Problem to solve:
Print the records below from the first line through the line containing "mouth_y = 17.5; // [16:0.5:19]", both included, word for word.

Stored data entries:

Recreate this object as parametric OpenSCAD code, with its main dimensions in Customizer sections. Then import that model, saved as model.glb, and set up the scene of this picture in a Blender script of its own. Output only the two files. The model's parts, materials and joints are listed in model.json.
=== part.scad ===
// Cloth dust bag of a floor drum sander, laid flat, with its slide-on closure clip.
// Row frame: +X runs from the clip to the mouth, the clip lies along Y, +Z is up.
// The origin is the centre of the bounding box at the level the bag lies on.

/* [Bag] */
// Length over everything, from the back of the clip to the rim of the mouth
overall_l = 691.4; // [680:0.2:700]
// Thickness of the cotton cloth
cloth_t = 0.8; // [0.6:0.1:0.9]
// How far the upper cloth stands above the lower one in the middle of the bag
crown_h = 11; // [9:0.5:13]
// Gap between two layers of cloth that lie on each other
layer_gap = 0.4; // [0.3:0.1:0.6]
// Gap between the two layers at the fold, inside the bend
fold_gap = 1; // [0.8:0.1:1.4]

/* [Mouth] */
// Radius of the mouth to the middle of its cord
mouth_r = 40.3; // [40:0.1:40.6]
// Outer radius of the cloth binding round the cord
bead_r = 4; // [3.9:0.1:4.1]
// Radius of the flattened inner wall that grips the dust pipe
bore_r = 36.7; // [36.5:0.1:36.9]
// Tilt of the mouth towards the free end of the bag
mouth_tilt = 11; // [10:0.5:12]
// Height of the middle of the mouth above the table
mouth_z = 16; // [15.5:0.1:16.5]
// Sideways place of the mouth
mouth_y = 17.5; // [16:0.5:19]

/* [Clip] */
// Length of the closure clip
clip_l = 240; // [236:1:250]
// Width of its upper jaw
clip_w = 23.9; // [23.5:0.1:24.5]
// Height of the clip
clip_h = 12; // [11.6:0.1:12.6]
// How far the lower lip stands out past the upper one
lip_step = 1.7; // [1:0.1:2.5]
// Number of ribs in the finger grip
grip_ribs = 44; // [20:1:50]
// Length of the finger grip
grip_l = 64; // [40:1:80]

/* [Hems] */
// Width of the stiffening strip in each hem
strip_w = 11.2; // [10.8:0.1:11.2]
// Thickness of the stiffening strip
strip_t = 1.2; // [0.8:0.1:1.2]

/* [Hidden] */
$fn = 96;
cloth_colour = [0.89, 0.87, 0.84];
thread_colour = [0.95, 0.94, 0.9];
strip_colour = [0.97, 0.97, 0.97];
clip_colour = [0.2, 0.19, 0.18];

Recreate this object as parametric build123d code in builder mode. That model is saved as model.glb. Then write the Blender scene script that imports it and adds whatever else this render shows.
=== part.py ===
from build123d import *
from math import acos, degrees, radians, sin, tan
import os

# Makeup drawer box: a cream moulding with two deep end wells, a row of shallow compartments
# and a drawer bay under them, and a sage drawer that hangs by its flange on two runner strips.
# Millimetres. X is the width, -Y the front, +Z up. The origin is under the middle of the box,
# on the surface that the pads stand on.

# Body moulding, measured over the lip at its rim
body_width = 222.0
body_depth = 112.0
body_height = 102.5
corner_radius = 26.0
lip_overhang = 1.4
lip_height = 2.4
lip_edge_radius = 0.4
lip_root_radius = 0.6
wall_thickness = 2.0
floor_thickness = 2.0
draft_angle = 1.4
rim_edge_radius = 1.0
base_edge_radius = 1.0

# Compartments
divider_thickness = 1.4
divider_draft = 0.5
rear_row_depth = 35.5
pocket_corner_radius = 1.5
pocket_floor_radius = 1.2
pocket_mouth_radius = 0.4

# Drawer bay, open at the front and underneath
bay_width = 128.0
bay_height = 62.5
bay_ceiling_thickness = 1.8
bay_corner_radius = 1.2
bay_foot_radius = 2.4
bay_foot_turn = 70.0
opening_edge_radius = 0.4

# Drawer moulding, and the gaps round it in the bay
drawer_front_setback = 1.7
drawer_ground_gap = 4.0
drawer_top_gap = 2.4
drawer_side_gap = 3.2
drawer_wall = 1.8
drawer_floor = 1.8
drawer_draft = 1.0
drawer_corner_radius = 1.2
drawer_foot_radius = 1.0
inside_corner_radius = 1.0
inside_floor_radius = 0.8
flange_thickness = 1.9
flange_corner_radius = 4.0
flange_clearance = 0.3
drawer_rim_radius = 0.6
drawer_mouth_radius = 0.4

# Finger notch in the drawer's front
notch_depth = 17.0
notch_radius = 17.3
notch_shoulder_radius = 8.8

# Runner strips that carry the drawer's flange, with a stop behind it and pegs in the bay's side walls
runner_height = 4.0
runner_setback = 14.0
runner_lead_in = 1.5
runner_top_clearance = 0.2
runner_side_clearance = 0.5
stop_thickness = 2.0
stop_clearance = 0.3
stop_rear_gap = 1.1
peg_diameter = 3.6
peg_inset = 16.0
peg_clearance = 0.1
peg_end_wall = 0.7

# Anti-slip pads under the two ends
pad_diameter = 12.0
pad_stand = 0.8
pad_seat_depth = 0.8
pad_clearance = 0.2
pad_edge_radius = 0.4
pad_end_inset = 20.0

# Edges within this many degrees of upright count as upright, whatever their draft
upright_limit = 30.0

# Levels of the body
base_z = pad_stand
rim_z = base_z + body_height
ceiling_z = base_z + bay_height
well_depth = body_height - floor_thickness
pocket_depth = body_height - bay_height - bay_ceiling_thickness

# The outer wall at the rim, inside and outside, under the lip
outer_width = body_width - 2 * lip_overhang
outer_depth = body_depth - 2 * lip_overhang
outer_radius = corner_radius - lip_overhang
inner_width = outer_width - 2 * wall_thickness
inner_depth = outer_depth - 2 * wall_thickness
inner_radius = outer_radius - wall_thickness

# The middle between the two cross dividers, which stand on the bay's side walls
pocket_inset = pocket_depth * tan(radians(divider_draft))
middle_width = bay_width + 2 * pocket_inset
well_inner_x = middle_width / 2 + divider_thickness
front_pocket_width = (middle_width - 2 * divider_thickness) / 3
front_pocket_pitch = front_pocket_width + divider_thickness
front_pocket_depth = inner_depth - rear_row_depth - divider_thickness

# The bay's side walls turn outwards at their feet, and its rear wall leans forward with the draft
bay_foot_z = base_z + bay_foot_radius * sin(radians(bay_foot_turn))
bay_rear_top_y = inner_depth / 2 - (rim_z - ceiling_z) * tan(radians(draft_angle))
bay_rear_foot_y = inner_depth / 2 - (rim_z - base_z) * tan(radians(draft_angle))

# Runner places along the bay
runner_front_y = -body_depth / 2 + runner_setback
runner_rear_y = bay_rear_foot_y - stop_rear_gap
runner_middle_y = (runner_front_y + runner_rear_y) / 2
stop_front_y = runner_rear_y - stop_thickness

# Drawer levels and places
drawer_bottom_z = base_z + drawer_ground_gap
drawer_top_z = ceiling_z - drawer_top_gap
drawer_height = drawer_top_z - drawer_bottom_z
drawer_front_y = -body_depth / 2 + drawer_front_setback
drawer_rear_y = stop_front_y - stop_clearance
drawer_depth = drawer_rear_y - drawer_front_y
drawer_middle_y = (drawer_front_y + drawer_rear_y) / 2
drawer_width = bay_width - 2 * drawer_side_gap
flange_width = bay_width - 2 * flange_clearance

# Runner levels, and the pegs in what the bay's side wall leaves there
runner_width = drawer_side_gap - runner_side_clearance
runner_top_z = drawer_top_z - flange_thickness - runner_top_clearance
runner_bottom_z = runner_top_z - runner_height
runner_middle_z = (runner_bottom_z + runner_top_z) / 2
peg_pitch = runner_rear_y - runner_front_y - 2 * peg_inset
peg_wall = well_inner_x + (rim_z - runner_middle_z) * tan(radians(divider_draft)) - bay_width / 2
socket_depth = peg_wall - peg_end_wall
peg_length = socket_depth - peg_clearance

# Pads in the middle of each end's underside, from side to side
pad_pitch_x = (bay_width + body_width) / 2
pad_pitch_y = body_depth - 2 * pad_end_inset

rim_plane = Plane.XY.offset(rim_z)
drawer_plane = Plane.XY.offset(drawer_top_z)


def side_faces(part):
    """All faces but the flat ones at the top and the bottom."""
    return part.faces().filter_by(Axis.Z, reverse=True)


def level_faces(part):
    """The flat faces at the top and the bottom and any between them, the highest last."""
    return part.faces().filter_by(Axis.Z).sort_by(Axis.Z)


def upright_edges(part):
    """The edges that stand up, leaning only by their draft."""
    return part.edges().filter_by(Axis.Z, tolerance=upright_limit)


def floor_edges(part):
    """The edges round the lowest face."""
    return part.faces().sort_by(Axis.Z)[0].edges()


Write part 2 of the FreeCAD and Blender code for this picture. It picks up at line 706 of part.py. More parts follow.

Full solution:
Recreate this object as parametric OpenSCAD code, with its main dimensions in Customizer sections. Then import that model, saved as model.glb, and set up the scene of this picture in a Blender script of its own. Output only the two files. The model's parts, materials and joints are listed in model.json.
=== part.scad ===
// Cloth dust bag of a floor drum sander, laid flat, with its slide-on closure clip.
// Row frame: +X runs from the clip to the mouth, the clip lies along Y, +Z is up.
// The origin is the centre of the bounding box at the level the bag lies on.

/* [Bag] */
// Length over everything, from the back of the clip to the rim of the mouth
overall_l = 691.4; // [680:0.2:700]
// Thickness of the cotton cloth
cloth_t = 0.8; // [0.6:0.1:0.9]
// How far the upper cloth stands above the lower one in the middle of the bag
crown_h = 11; // [9:0.5:13]
// Gap between two layers of cloth that lie on each other
layer_gap = 0.4; // [0.3:0.1:0.6]
// Gap between the two layers at the fold, inside the bend
fold_gap = 1; // [0.8:0.1:1.4]

/* [Mouth] */
// Radius of the mouth to the middle of its cord
mouth_r = 40.3; // [40:0.1:40.6]
// Outer radius of the cloth binding round the cord
bead_r = 4; // [3.9:0.1:4.1]
// Radius of the flattened inner wall that grips the dust pipe
bore_r = 36.7; // [36.5:0.1:36.9]
// Tilt of the mouth towards the free end of the bag
mouth_tilt = 11; // [10:0.5:12]
// Height of the middle of the mouth above the table
mouth_z = 16; // [15.5:0.1:16.5]
// Sideways place of the mouth
mouth_y = 17.5; // [16:0.5:19]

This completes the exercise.